# Iconoclasm



## Peter (Jan 23, 2005)

The 1st great iconoclastic backlash to image worship began with Emperor Leo III of Byzantium (717"“41). Earlier church council's had forbade idols before then though (Synod of Elvira, 3rd Council of Constantinople). Pope Gregory II stood against the Emperor in defense of image worship. The east opposed the images while the west generally supported them, though the Frankish Kings were for a time an exception. The Pope's opposition to the Emperor also gave him the opportunity to rebel from his lawful superior and assert his own civil independence and soveriegnty in Italy. The iconoclasts also turned their anger to relics and condemned prayers to the saints. Image worship was finally resored in the east by the Emperess Irene and the 2nd council of Nicea, though there were later bouts of iconoclasm, perpetrated mostly by the Byzantine Army.
http://www.newadvent.org/cathen/07620a.htm

Iconoclasm was revived during the Protestant Reformation. Where ever the reformation spread so did mobs of image breakers. For example, in the Netherlands, where decades of persecution were beginning to stir the oppressed, iconoclastic zeal swept across the Low Lands on August 14 1566. An estimated 400 churches were ransacked. The Reformers unanimously condemned such acts of unrestrained violence, yet they certainly felt no sympathy for the idols and often directly instigated the riots.

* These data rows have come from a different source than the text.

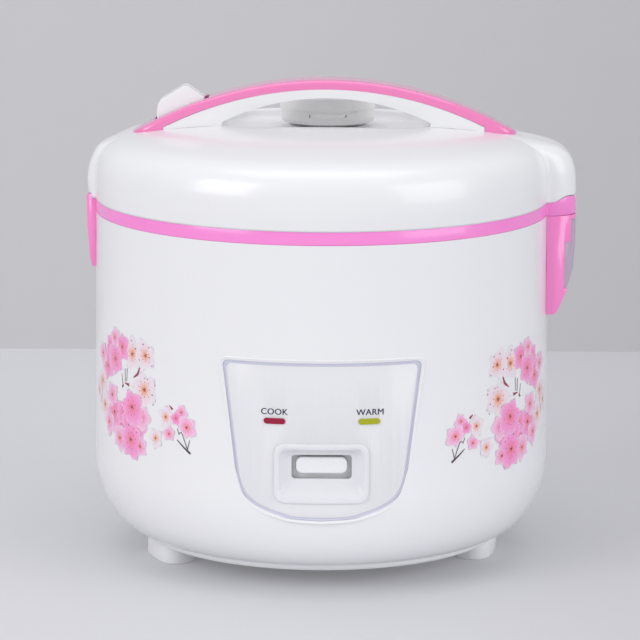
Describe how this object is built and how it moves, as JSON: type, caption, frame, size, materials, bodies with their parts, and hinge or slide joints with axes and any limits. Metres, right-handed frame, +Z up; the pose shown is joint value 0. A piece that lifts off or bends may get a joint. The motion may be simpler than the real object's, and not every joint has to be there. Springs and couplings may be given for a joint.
{
  "type": "rice cooker",
  "caption": "Drum-shaped electric rice cooker with a hinged lid, arched lid handle, thumb release, lift-off steam vent, rocker cook switch, dew collector and removable pot.",
  "frame": {"origin": "on the drum's vertical axis, at the level of the surface the feet stand on", "axes": "+X towards the lid hinge and dew collector, -Y out of the control panel, +Z up"},
  "size_m": [0.2805, 0.2624, 0.2743],
  "materials": {
    "white_shell": "gloss white plastic with printed blossom sprays",
    "white_plastic": "gloss white polypropylene",
    "pink_plastic": "gloss pink plastic",
    "red_lens": "translucent red lens",
    "lime_lens": "translucent yellow-green lens",
    "clear_plastic": "clear smoky plastic",
    "aluminium": "spun aluminium",
    "cast_aluminium": "cast and machined aluminium",
    "steel_sheet": "zinc plated steel sheet",
    "steel_pin": "bright steel",
    "brass": "plated brass",
    "silicone": "translucent white silicone",
    "black_plastic": "black phenolic plastic",
    "grey_plastic": "grey engineering plastic",
    "wire_sleeve": "glass-fibre sleeved lead",
    "magnet": "sintered ferrite"
  },
  "bodies": {
    "cooker_body": {"outer_shell": "white_shell", "seat_ring": "pink_plastic", "base_tray": "white_plastic", "bottom_plate": "steel_sheet", "feet": "white_plastic", "base_screws": "steel_pin", "inner_pot": "aluminium", "inner_liner": "steel_sheet", "heating_plate": "cast_aluminium", "heater_terminals": "brass", "plate_supports": "steel_sheet", "keep_warm_band": "grey_plastic", "sensor_guide": "steel_sheet", "sensor_spring": "steel_pin", "switch_pin": "steel_pin", "lever_bracket": "steel_sheet", "lever_spring": "steel_pin", "micro_switch": "black_plastic", "control_panel": "white_plastic", "button_bezel": "white_plastic", "cook_lens": "red_lens", "warm_lens": "lime_lens", "lamp_carrier": "grey_plastic", "neon_lamps": "clear_plastic", "power_inlet": "black_plastic", "inlet_pins": "brass", "terminal_block": "grey_plastic", "thermal_fuse": "steel_pin", "wiring": "wire_sleeve", "hinge_seat": "pink_plastic", "hinge_screws": "steel_pin", "hinge_pin": "steel_pin", "latch_catch": "pink_plastic"},
    "lid": {"lid_shell": "white_plastic", "lid_liner": "white_plastic", "inner_lid": "aluminium", "inner_lid_grommet": "silicone", "lid_gasket": "silicone", "vent_socket": "white_plastic", "handle": "white_plastic", "handle_cover": "pink_plastic", "handle_screws": "steel_pin", "lever_axle": "steel_pin", "latch_frame": "grey_plastic", "latch_axle": "steel_pin"},
    "thumb_release": {"release_lever": "white_plastic"},
    "push_link": {"latch_link": "grey_plastic"},
    "latch": {"latch_hook": "grey_plastic"},
    "steam_vent": {"vent_base": "white_plastic", "vent_cap": "white_plastic"},
    "cook_switch": {"cook_button": "white_plastic", "switch_lever": "steel_sheet"},
    "magnet_rod": {"magnet_plunger": "steel_pin", "plunger_magnet": "magnet"},
    "sensor_head": {"sensor_cup": "aluminium", "sensor_ferrite": "magnet"},
    "drip_cup": {"dew_collector": "clear_plastic"}
  },
  "joints": [
    {"name": "lid_hinge", "type": "hinge", "parent": "cooker_body", "child": "lid", "pos_m": [0.142, 0, 0.206], "axis": [0, 1, 0], "range_deg": [0, 85]},
    {"name": "thumb_release_hinge", "type": "hinge", "parent": "lid", "child": "thumb_release", "pos_m": [-0.0905, 0, 0.2475], "axis": [0, 1, 0], "range_deg": [0, 7.7], "stiffness_Nm_per_rad": 0.3, "springref_deg": -5.73},
    {"name": "push_link_slide", "type": "slide", "parent": "lid", "child": "push_link", "axis": [-1, 0, 0], "range_m": [0, 0.00225]},
    {"name": "latch_hook_hinge", "type": "hinge", "parent": "lid", "child": "latch", "pos_m": [-0.122, 0, 0.216], "axis": [0, 1, 0], "range_deg": [-8.5, 0]},
    {"name": "steam_vent_lift", "type": "slide", "parent": "lid", "child": "steam_vent", "axis": [0, 0, 1], "range_m": [0, 0.03]},
    {"name": "cook_switch_hinge", "type": "hinge", "parent": "cooker_body", "child": "cook_switch", "pos_m": [0, -0.07, 0.043], "axis": [1, 0, 0], "range_deg": [0, 2.4], "stiffness_Nm_per_rad": 1.5, "springref_deg": -2.86, "deforming": ["lever_spring"]},
    {"name": "magnet_rod_slide", "type": "slide", "parent": "cooker_body", "child": "magnet_rod", "axis": [0, 0, 1], "range_m": [0, 0.003]},
    {"name": "sensor_head_slide", "type": "slide", "parent": "cooker_body", "child": "sensor_head", "axis": [0, 0, 1], "range_m": [-0.003, 0], "stiffness_N_per_m": 400, "springref_m": 0.004, "deforming": ["sensor_spring"]},
    {"name": "dew_collector_slide", "type": "slide", "parent": "cooker_body", "child": "drip_cup", "axis": [1, 0, 0], "range_m": [0, 0.02]}
  ],
  "couplings": [
    {"joint": "push_link_slide", "follows": "thumb_release_hinge", "m_per_rad": 0.0165},
    {"joint": "latch_hook_hinge", "follows": "thumb_release_hinge", "ratio": -1.1},
    {"joint": "magnet_rod_slide", "follows": "cook_switch_hinge", "m_per_rad": 0.07}
  ]
}
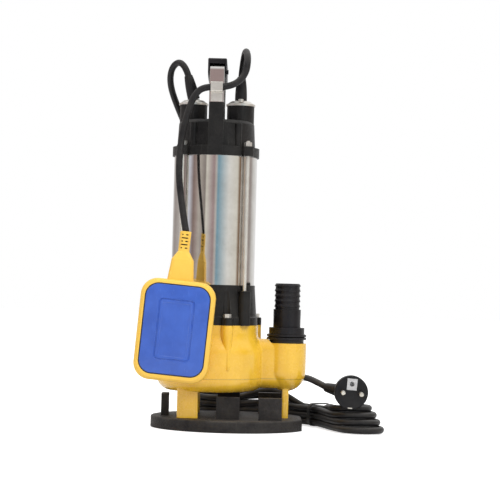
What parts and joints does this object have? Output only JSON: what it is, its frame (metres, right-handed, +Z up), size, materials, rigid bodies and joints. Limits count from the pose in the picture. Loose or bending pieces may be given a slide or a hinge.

John Knox's example is well known: May 11, 1559 Perth, Scotland, Knox preached a sermon against idolatry and the Christian's duty to destroy idols, that same day the towns people broke into a frenzy of image breaking.
http://www.reformation.org/wylie2.html
http://home.comcast.net/~graypj/iconoclasm.rm


----------



## VirginiaHuguenot (Jan 23, 2005)

Good info, Peter. 

For further study from a modern source on iconclasm in the Reformation era, I would highly recommend Carlos Eire's _War Against the Idols: The Reformation of Worship from Erasmus to Calvin_.

A book review of the same can be found here: http://amprpress.com/war_against_the_idols.htm


----------